Es primavera y Hudson siente melancolía en la soledad de la laguna. Pero es raro, se dice a sí mismo, ¿no debería sentirse bien o feliz ante el verdor de las hojas y la fragancia de la zarza, y el vecino emplumado de los abedules revoloteando acá y allá? Esta contradicción, que lo mambea de repente, proviene de la visión externa, de la naturaleza misma que le devuelve como un espejo su naturaleza interior. Hudson no encuentra lo que va a buscar a la laguna. No hay paz ni tranquilidad a pesar de todo. Algo insiste en no desaparecer. La huída de la ciudad no sirvió de nada, porque aquello de lo que intentaba escapar también está en la naturaleza, es más, parte de la naturaleza misma, de toda cosa visible. Cada flor y cada hoja y cada mata le hablaba de sus desgracias, le señalaba su tristeza y su falta. La misma luz del sol, que daba vida y brillo a todas las cosas, se decoloraba en una oscuridad sin salida.
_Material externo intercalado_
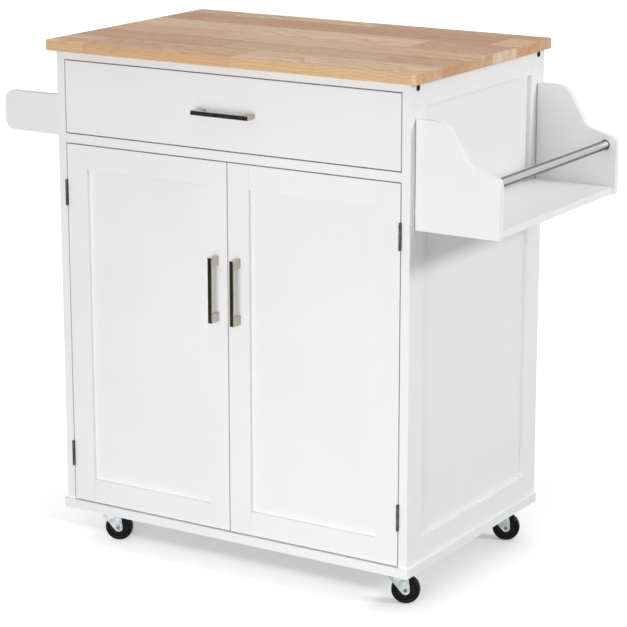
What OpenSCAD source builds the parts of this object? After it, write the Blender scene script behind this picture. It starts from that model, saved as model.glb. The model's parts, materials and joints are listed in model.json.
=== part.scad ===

Hudson está solo y piensa en los amigos que ya no están, y le parece tan real ese pensamiento, como si el entorno natural hubiera creado una cápsula en el tiempo, que siente a sus queridos y viejos amigos al lado suyo, casi como si estuvieran con vida, y los ve pasar e irse, desfilando por las nubes de su mente y los latidos, inaudibles, de su corazón. Hudson siente que el último de esos amigos estaba con él hasta ayer nomás, y lo miraba, siempre en su imaginación, y el amigo le pedía que escuchara al chiff-chaff, esa pequeña melodía de primavera. ¿Y no es verdad que a veces, al cruzar una avenida, la puerta vidriada de un café, o descubrir una foto entre las cajas de mudanza que se acumulan en el placard, el pasado toma forma, sin aviso previo, y se vuelve parte del presente? Se vuelve, más bien, el universo entero en el presente, y hay una necesidad de investigarlo, no para señalar sus faltas, sus errores, como tan común se volvió, sino para escucharlo, como Hudson a su amigo muerto o imaginario en la laguna, lo que ese pasado tenga para decirnos.